A book for Reminiscing

Damas, esfinges y mambisas: mujeres en la fotografía cubana (1840-1902), by Grethel Morell

/ 1 September, 2017

A transvestite young actress poses at the Studio J.A. Suárez and Co., in a setting decorated with a bucolic landscape which was painted around 1890.This is the image that illustrates the cover of a very significant and unusual book recently published by Ediciones Boloña, of the Oficina del Historiador de la Ciudad de La Habana.[1] The book is entitled Damas, esfinges y mambisas: mujeres en la fotografía cubana (1840-1902) (Ladies, sphinxes and mambisas: women in Cuban photography), a first approach to the feminine presence in the photography made in Cuba. Undoubtedly, a volume that is highly appreciated since it unveils zones that up to now were unknown in Cuban historiography, and it is made with a plausible research sharpness, thanks to the author’s labor, the curator, researcher, professor and art critic Grethel Morell.

Conceived as a photographic album, Damas… assembles more than a hundred images from the collections of some institutions (Fototeca de Cuba, Biblioteca Nacional José Martí, Fototeca de la Oficina del Historiador de la Ciudad, Archivo Nacional and Fondo de Libros Raros de la Universidad de la Habana) and from private collections, both in Cuba and in the USA. Preceding the album there is a brief and rigorous essay that offers a new look about the history of photography in Cuba, in this case that photography performed by women from the most diverse social and/or economic background.

There they are, women photographers who made and practiced themselves an expression which at that time was mainly performed by men. In this sense the names of Encarnación Irástegui and Francisca Maderno stand out as “the first daguerreotypists that since the 1850s set up a studio and a business.” Also, there are the ladies of noble lineage, almost always in images that turn out to be “copies of European imperial portraits that were in fashion and indebted to chamber painting”, as Morell asserts. Acknowledged intelligentsia personalities are not missing, like the poet and playwright Gertrudis Gómez de Avellaneda; actresses and opera singers, political activists or revolutionary fighters (Mariana Grajales, Ana Betancourt…); mambisas, standard bearers, nurses, cooks, teachers, servants or “maids”, cigar makers and in a lesser number, slaves. Females regardless race, in individual or group pictures, posing I sumptuous studios or totally absorbed in their daily work; bourgeois or living in the most oppressing and hopeless poverty.

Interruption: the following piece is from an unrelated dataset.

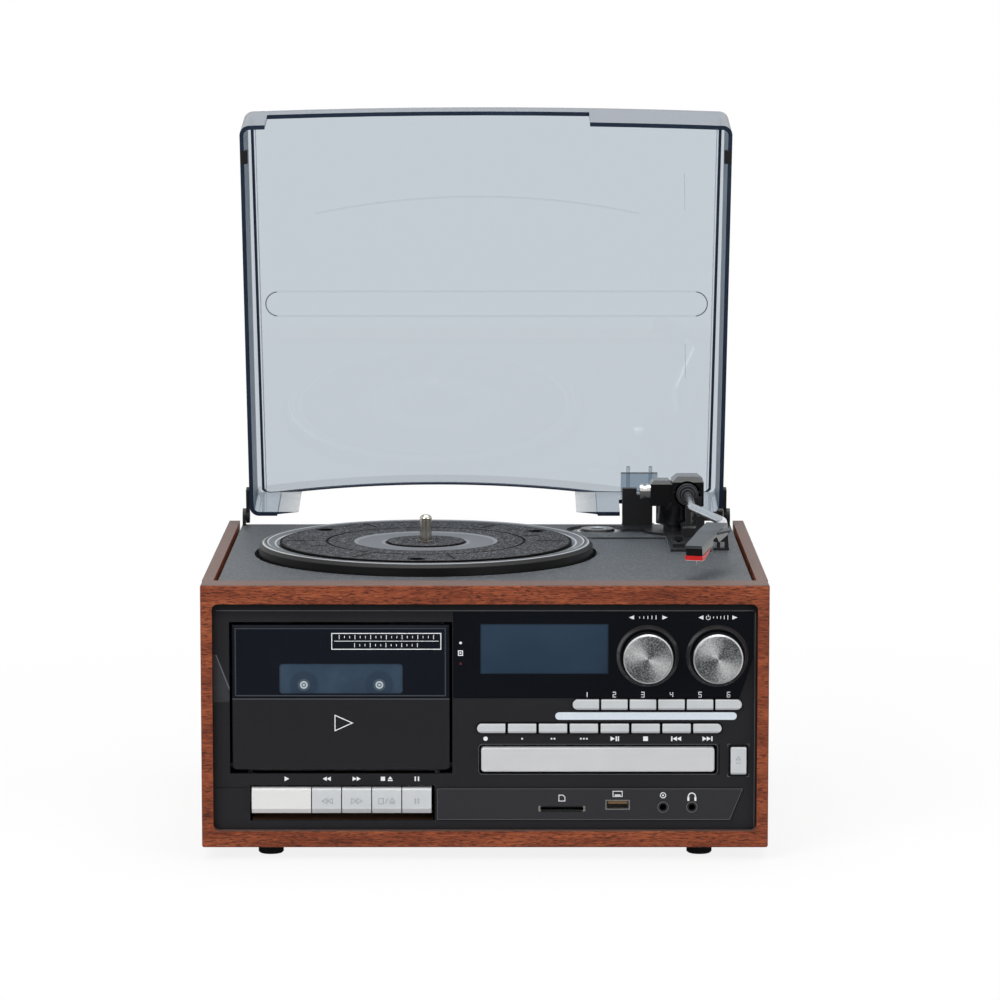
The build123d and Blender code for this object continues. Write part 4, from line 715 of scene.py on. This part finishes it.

The photographs are organized in six sections, in a chronological order, covering the years that elapsed from the advent of photography in Cuba (1840) to the end of the first North American intervention followed by the foundation of the Republic (1902). “First techniques of impression and studio portraits” is the first section and it is focused mainly on daguerreotypes, ferrotypes, albumin impressions and the small postcards or carte de gavinet, the latter typical of American studios and very popular in Cuba. It is followed by headings like “Group portraits and images for the press”, in which most of the photographic images have basically a social and propagandistic function (in publications like El Fígaro) or represent members of patriotic societies and revolutionary clubs; “The war. Mambisas in campaign or in exile” that assembles an interesting group of photos of rebel women, fighting in the woods together with the troops or bearing the flag, wearing uniforms or in individual portraits; “Subordinate women. Slaves, needy, wandering, refugees. Rural women” and “Women in urban spaces” assemble images that favor an approach more focused on local customs on images that were captured—most of them—by foreigners or reporters (José Gómez de la Carrera, Miles or the North American firm Underwood & Underwood); and lastly, “Woman-Flag. The intervention” which presents portraits with a high level of propaganda, in which the women exhibit attributes such as the flag or the Phrygian cap, deliberately intending to symbolically support the nationalistic campaign or to show acquiescence or docility. All these headings offer a panoramic vision, though not a hasty one, of women (and what they looked like, when seen as a relegated gender facing a lens generally manipulated by men) in different circumstances of the 19th century Cuban society. (…)

[1] Ediciones Boloña emerged in the 1990s and, since its creation, its principal interest has been in books that have a historical character, mainly those focused on the city of Havana.